Thompson and Emma Gudahl will lead a Cardinal team that includes one other senior, Eleanor Hamlet, one junior in Lily Higgins, six freshmen and six eighth-graders.
The team returns five of the seven runners who took part in last year’s TC Running replacement for the Minnesota State High School League state meet. Along with Thompson and Emma Gudahl, who placed 87th, Macy Hanson placed 25th as an individual last year, grabbing the final all-state spot with a time of 20:51.6 in her second state meet. Carys Gudahl finished 63rd in her second state meet, while Eleanor Hamlet took 62nd in her first.
With so much experience from last year’s major race coming back, Bonk said he believes the opportunity brought self-sufficence to the Cardinal roster.
“I think it helped them be more self-disciplined,” Bonk said. “We were in a position, I think, to be a top-five team in the state. But that whole stretch where others were competing in conference and sections and we couldn’t compete because of Martin County’s COVID numbers, that was a long haul.
“We couldn’t race or practice from early October to late October, and the kids had to be on their own. … I think they gained a lot in self-discipline, but it wasn’t the same. … I think overall … it was a positive experience for them. … Hopefully that will be something that can help us.”
Hanson finished second for the Cardinals behind Thompson regularly last season and Bonk said he expects the pair to take top spots in most of their races this year.
“Macy is a great runner in her own right,” Bonk said. “With Laura and Macy, if they scored only two people, we would be in really great shape. (Hanson) is definitely better than she’s been in the past and she’s been really good for the past two years. There’s no doubt, assuming everyone stays healthy and everything goes fine the day of races, that they will be a great one-two punch in every competition.”
After the Fairmont frontrunners, Bonk said there will likely be a slight drop in times before the next three Cardinal counting scores cross the finish line.
Bonk said the key to Fairmont’s success this season will be trimming the gap between the team’s second counting time and its third.
“Carys will surely be a big part of that, she’s has probably established herself, I think, as our third runner,” Bonk said. “After that, there’s some others, Eleanor has been a strong runner … Samantha Domeier has got potential to be in that next group … And then another young girl who’s looking good is Audrina Suckow, she was our fifth runner (in Thursday’s team time trials). We’re hoping for one or two of the other younger girls to kind of be a surprise and just jump in there as well.”
While Bonk continues to learn more about his team, he said he believes it has had a good first week. He said he is glad to look at a schedule that looks like a pre-pandemic schedule again and he is excited to get the year started.

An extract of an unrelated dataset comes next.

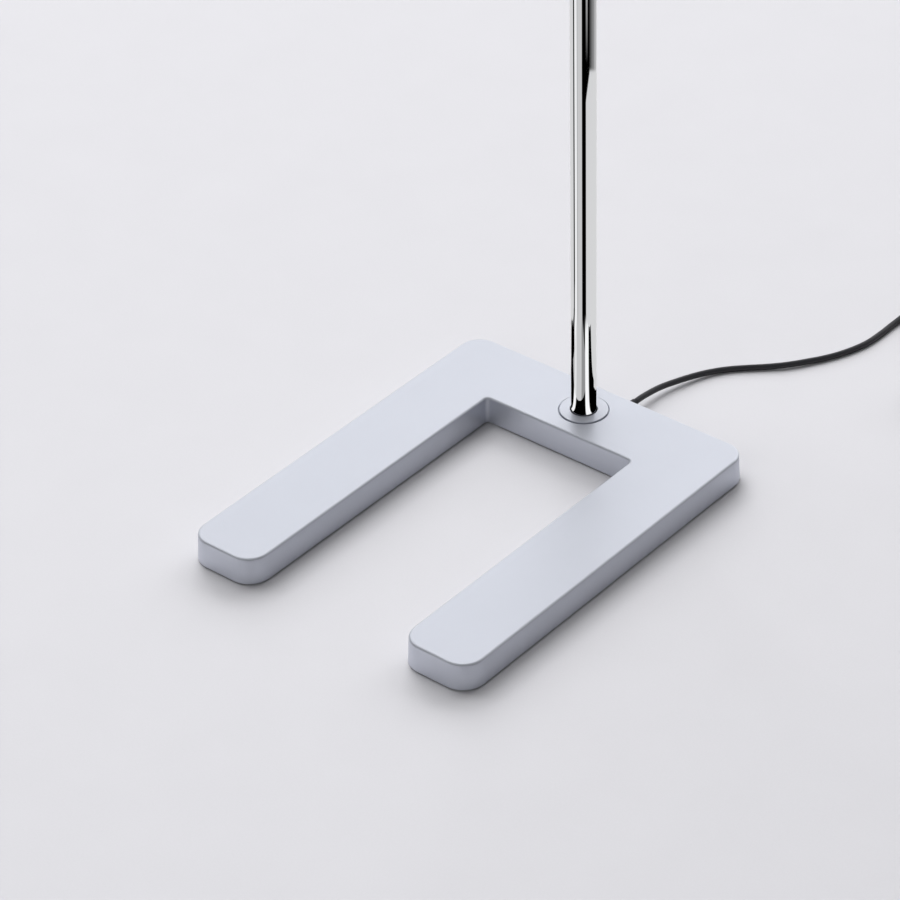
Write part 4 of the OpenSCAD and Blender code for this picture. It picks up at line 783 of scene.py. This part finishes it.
# Where the painted reflections go over to the panels: metres from the pole's axis
PAINTED_SHEET_FADE = (0.16, 0.20)
PAINTED_SHEET_INSET = 0.003
PAINTED_SHEET_HOLE_R = 0.013
PAINTED_SHEET_STEP_DEGREES = 6
LEG_W = 0.080
BAR_W = 0.082
# Less than this is no step to either side
NEARLY_NONE = 1e-6
# Degrees to either side of a strip's edge over which it goes over to the next
STRIP_SOFT = 1


def strip_stops(strips):
    """Strips of one level each, which go on to the next strip's start, as stops."""
    stops = [strips[0]]
    for (_, before), (start, level) in zip(strips, strips[1:]):
        stops += [(start - STRIP_SOFT, before), (start + STRIP_SOFT, level)]
    return [*stops, (180, strips[-1][1])]


def round_stops(table):
    """A table of degrees and level as stops once round, with 0 and 1 at the back."""
    return [(degrees / 360 + 0.5, level) for degrees, level in table]


def painted_reflection_finish(name, strips):
    """A painted reflection's plain glow round the pole, on a sheet that only glossy faces see. Far
    off it goes over to the panels behind it, and it is clear from below."""
    made = bpy.data.materials.new(name)
    made.use_nodes = True
    g = Graph(made.node_tree)
    place = g.add("ShaderNodeTexCoord").outputs["Object"]
    off = g.add("ShaderNodeVectorMath", {0: place, 1: POLE_AXIS}, operation="SUBTRACT")
    parts = g.add("ShaderNodeSeparateXYZ", {0: off.outputs[0]}).outputs
    turn = g.math("ARCTAN2", parts[1], parts[0])
    share = g.math("ADD", g.math("DIVIDE", turn, 2 * math.pi), 0.5)
    # The painted reflection's strips close by, and the panels' levels far off
    near, panels = [
        g.ramp(share, round_stops(strip_stops(table))) for table in (strips, PANELS)
    ]
    reach = g.add("ShaderNodeVectorMath", {0: off.outputs[0]}, operation="LENGTH")
    far = g.span(reach.outputs["Value"], *PAINTED_SHEET_FADE, smooth=True)
    glow = g.add("ShaderNodeEmission", {0: g.mix(far, near, panels)})
    below = g.add("ShaderNodeNewGeometry").outputs["Backfacing"]
    clear = g.add("ShaderNodeBsdfTransparent")
    both = g.add("ShaderNodeMixShader", {0: below, 1: glow, 2: clear})
    g.add("ShaderNodeOutputMaterial", {0: both})
    return made


def lay_painted_reflections():
    """The sheets of painted reflection over the base and its gap. The chrome's foot shows their
    painted strips of dark, highlight and the floor's shade in place of what lies there.
    """
    half_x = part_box("base_casting")[1].x - PAINTED_SHEET_INSET
    half_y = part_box("base_casting")[1].y - PAINTED_SHEET_INSET
    gap_x = half_x - LEG_W + 2 * PAINTED_SHEET_INSET
    gap_y = half_y - BAR_W + 2 * PAINTED_SHEET_INSET
    bar = box_corners(-half_x, half_x, gap_y, half_y)
    axis = Vector(POLE_AXIS[:2])
    turns = sorted(
        [math.radians(degrees) for degrees in range(-180, 180, PAINTED_SHEET_STEP_DEGREES)]
        + [math.atan2(y - axis.y, x - axis.x) for x, y in bar]
    )
    points = []
    for turn in turns:
        way = Vector((math.cos(turn), math.sin(turn)))
        reach = min(
            (edge - start) / step
            for start, step, edge in (
                (axis.x, way.x, math.copysign(half_x, way.x)),
                (axis.y, way.y, half_y if way.y > 0 else gap_y),
            )
            if abs(step) > NEARLY_NONE
        )
        points += [axis + way * PAINTED_SHEET_HOLE_R, axis + way * reach]
    count = len(points)
    faces = [(k, k + 1, (k + 3) % count, (k + 2) % count) for k in range(0, count, 2)]
    for low_x, high_x in ((-half_x, -gap_x), (gap_x, half_x)):
        faces.append(tuple(range(len(points), len(points) + 4)))
        points += [Vector(p) for p in box_corners(low_x, high_x, -half_y, gap_y)]
    gap = box_corners(-gap_x, gap_x, -half_y, gap_y)
    for name, corners, sides, strips in (
        ("base_painted_reflection", points, faces, BASE_PAINTED_REFLECTION),
        ("gap_painted_reflection", gap, [(0, 1, 2, 3)], GAP_PAINTED_REFLECTION),
    ):
        mesh = bpy.data.meshes.new(name)
        mesh.from_pydata([(*corner, PAINTED_SHEET_Z) for corner in corners], [], sides)
        mesh.materials.append(painted_reflection_finish(name, strips))
        painted_sheet = new_object(name, mesh)
        painted_sheet.visible_camera = painted_sheet.visible_diffuse = False
        painted_sheet.visible_shadow = painted_sheet.visible_transmission = False


AMBIENT = (0.13, 0.13, 0.13, 1)
BACKDROP = (0.77, 0.765, 0.80, 1)
# The panels that stand round the lamp, in strips like the painted reflections'
PANELS = [(-180, 0.7), (-150, 0), (-135, 0.9), (-110, 0.4), (-100, 0.6), (-65, 0), (-30, 0.7)]
# The dark wall over the right-hand panel, which pales evenly to the back
WALL = [*strip_stops(PANELS[:-1])[:-1], (0, 0), (110, 0.7), (180, 0.7)]
# The height of the ray to the panels' top edge, and how far under it the edge lies on each side
PANEL_TOP = -0.49
PANEL_DROPS = [(-180, 0.01), (-35, 0.01), (5, 0.002), (180, 0.002)]
PANEL_TOP_SOFT = 0.0004
# The bright streak beside the panels, and where it fades
STREAK = [(-180, 0), (-30, 1), (-15, 0)]
STREAK_LEVEL = 0.4
STREAK_FADE = (-0.49, -0.475)
# The screens above them, as the satin faces show them
SCREENS = [
    (-180, 0.2), (-135, 0.2), (-90, 0.12), (-45, 0.25), (0, 0.3), (45, 0.35), (90, 1.4),
    (135, 0.92), (180, 0.2),
]
CEILING = 0.3
UNDERFOOT = 0.6
# How steeply a ray goes up or down where one zone goes over to the next
OVERHEAD_FROM = (0.6, 0.92)
UNDERFOOT_FROM = (-0.85, -0.95)
LEVEL_LINE = (-0.08, 0.08)


def hang_studio():
    """The studio round the lamp: even light, a plain backdrop, and what shiny faces show."""
    world = bpy.data.worlds.new("studio")
    bpy.context.scene.world = world
    world.use_nodes = True
    g = Graph(world.node_tree)
    way = g.add("ShaderNodeTexCoord").outputs["Generated"]
    parts = g.add("ShaderNodeSeparateXYZ", {0: way}).outputs
    round_turn = g.math("DIVIDE", g.math("ARCTAN2", parts[1], parts[0]), 2 * math.pi)
    round_turn = g.math("ADD", round_turn, 0.5)
    panels, wall, streak, drops, screens = [
        g.ramp(round_turn, round_stops(table))
        for table in (strip_stops(PANELS), WALL, strip_stops(STREAK), PANEL_DROPS, SCREENS)
    ]
    top = g.math("SUBTRACT", PANEL_TOP, drops)
    over = g.span(g.math("SUBTRACT", parts[2], top), -PANEL_TOP_SOFT, PANEL_TOP_SOFT)
    lit = g.math("MULTIPLY", streak, g.span(parts[2], *STREAK_FADE))
    panels = g.mix(lit, g.mix(over, panels, wall), grey(STREAK_LEVEL))
    underfoot = g.span(parts[2], *UNDERFOOT_FROM, smooth=True)
    overhead = g.span(parts[2], *OVERHEAD_FROM, smooth=True)
    above = g.span(parts[2], *LEVEL_LINE, smooth=True)
    low = g.mix(underfoot, panels, grey(UNDERFOOT))
    high = g.mix(overhead, screens, grey(CEILING))
    path = g.add("ShaderNodeLightPath").outputs
    seen = g.mix(path["Is Glossy Ray"], AMBIENT, g.mix(above, low, high))
    seen = g.mix(path["Is Camera Ray"], seen, BACKDROP)
    light = g.add("ShaderNodeBackground", {"Color": seen, "Strength": 1.0})
    g.add("ShaderNodeOutputWorld", {0: light})


LAMP_DISTANCE = 24
LAMP_SIZE = 15
# The soft lights: degrees round from +X, degrees up from the floor, and watts
LAMPS = {
    "left_high": (180, 60, 2740),
    "left_low": (180, 30, 1000),
    "back_left_high": (135, 60, 1600),
    "back_left_low": (135, 30, 5600),
    "back_low": (90, 30, 2700),
    "front_low": (270, 30, 1400),
}


def hang_lamps():
    """The soft lights round the object, each a square panel that faces the base."""
    for name, (turn, rise, watts) in LAMPS.items():
        light = bpy.data.lights.new(name, "AREA")
        light.size, light.energy = LAMP_SIZE, watts
        lamp = new_object(name, light)
        turn, rise = math.radians(turn), math.radians(rise)
        level = math.cos(rise)
        way = Vector((level * math.cos(turn), level * math.sin(turn), math.sin(rise)))
        lamp.location = way * LAMP_DISTANCE
        lamp.rotation_mode = "QUATERNION"
        lamp.rotation_quaternion = (-way).to_track_quat("-Z", "Y")
        lamp.visible_camera = lamp.visible_glossy = False


SILVER = (0.595, 0.617, 0.685, 1)


def finish_nodes():
    """Gives every CAD node its finish, and hands back the white of the printed signs."""
    black_plastic = moulded("keypad_black", linear("#1d1e20"), rough=0.45)
    steel = plated("screw_steel", linear("#c2c4c6"), rough=0.3)
    sheath = moulded("cable_grey", linear("#8f9194"), rough=0.5, grain=0.0006)
    white = moulded("sensor_white", linear("#eef0f2"), rough=0.3, edge="#ffffff")
    green = board_finish("green_board", linear("#1c5b38"), linear("#2f7d4d"))
    finishes = {
        lacquer("base_lacquer", SILVER): ["base_casting"],
        lacquer("ring_lacquer", SILVER, grain=0.0003): ["collar_ring"],
        lacquer("head_lacquer", SILVER, grain=0.0004): ["head_frame", "trim_frame", "head_arm"],
        moulded("glide_rubber", linear("#232324"), rough=0.8): ["floor_glides"],
        moulded("cover_black", linear("#2b2c2e"), rough=0.55): ["bottom_cover", "cord_clamp"],
        steel: [
            "cover_screws", "clamp_screws", "keypad_screws", "arm_screws", "trim_screws",
            "top_cover_screws",
        ],
        turned("turned_steel", linear("#b9bbbd")): [
            "stop_pin", "spring_washer", "ring_nut", "hinge_pin",
        ],
        turned("blued_steel", linear("#23252d")): ["pole_foot"],
        moulded("bearing_plastic", linear("#d9d4c4"), rough=0.4): [
            "stem_bush", "slip_ring", "friction_washers",
        ],
        moulded("terminal_white", linear("#e4e3dd"), rough=0.45): ["terminal_block"],
        plated("brass", linear("#c9a75a")): ["terminal_screws"],
        moulded("core_insulation", linear("#6d4a2f"), rough=0.4): [
            "mains_cores", "pole_cores", "driver_leads",
        ],
        moulded("relief_rubber", linear("#202023"), rough=0.62): ["strain_relief"],
        moulded("tie_black", linear("#1b1b1c"), rough=0.7, grain=0.0008): ["cord_tie"],
        moulded("plug_black", linear("#1e1e20"), rough=0.5): ["plug_body"],
        plated("nickel", linear("#cfcdc6"), rough=0.2): ["plug_pins", "earth_contacts"],
        chrome("chrome"): ["pole_tube", "hinge_yoke", "hinge_caps"],
        sheath: ["pole_cable", "head_cable", "keypad_lead"],
        black_plastic: ["keypad_front_shell", "keypad_back_shell"],
        moulded("key_grey", linear("#54565a"), rough=0.55): [
            "power_key", "brighter_key", "dimmer_key",
        ],
        green: ["keypad_board", "sensor_board"],
        moulded("switch_black", linear("#26272a"), rough=0.4): ["keypad_switches"],
        board_finish("white_board", linear("#e8e9e6"), linear("#d6d8d2")): [
            "downlight_board", "uplight_boards",
        ],
        diode_finish("diode_yellow"): ["downlight_diodes", "uplight_diodes"],
        brushed("driver_case", linear("#b7babd")): ["driver"],
        prismatic("prismatic_panel"): ["diffuser_panel"],
        clear_panel("clear_panel"): ["top_cover"],
        white: ["sensor_lens"],
    }
    for made, names in finishes.items():
        for name in names:
            for slot in cad_nodes[name].material_slots:
                slot.material = made
    return white


place_camera()
lay_cord()
lay_floor()
lay_painted_reflections()
hang_studio()
hang_lamps()
white_print = finish_nodes()
key_signs(white_print)
bpy.context.scene.view_settings.view_transform = "Standard"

“We don’t have as big of numbers as we usually have, … we have to stay healthy that’s for sure,” Bonk said. “But it’s fun to get back out there again and cross country runners are the salt of the earth in many ways. … I’ve kind of reminded the athletes, a lot of times people are afraid to come out and run because they just think it’s gonna be so hard. … They don’t understand how team-oriented the whole thing is. … When you go through something that’s tough … there’s a real camaraderie that develops. … We have a lot of three-sport athletes, and many of them start cross country because they think it will help their other sports or their parents push them to do it. But I believe, for many of them, by the time they graduate, cross country is their favorite sport. I think it’s that team family feeling that they get from the sport.”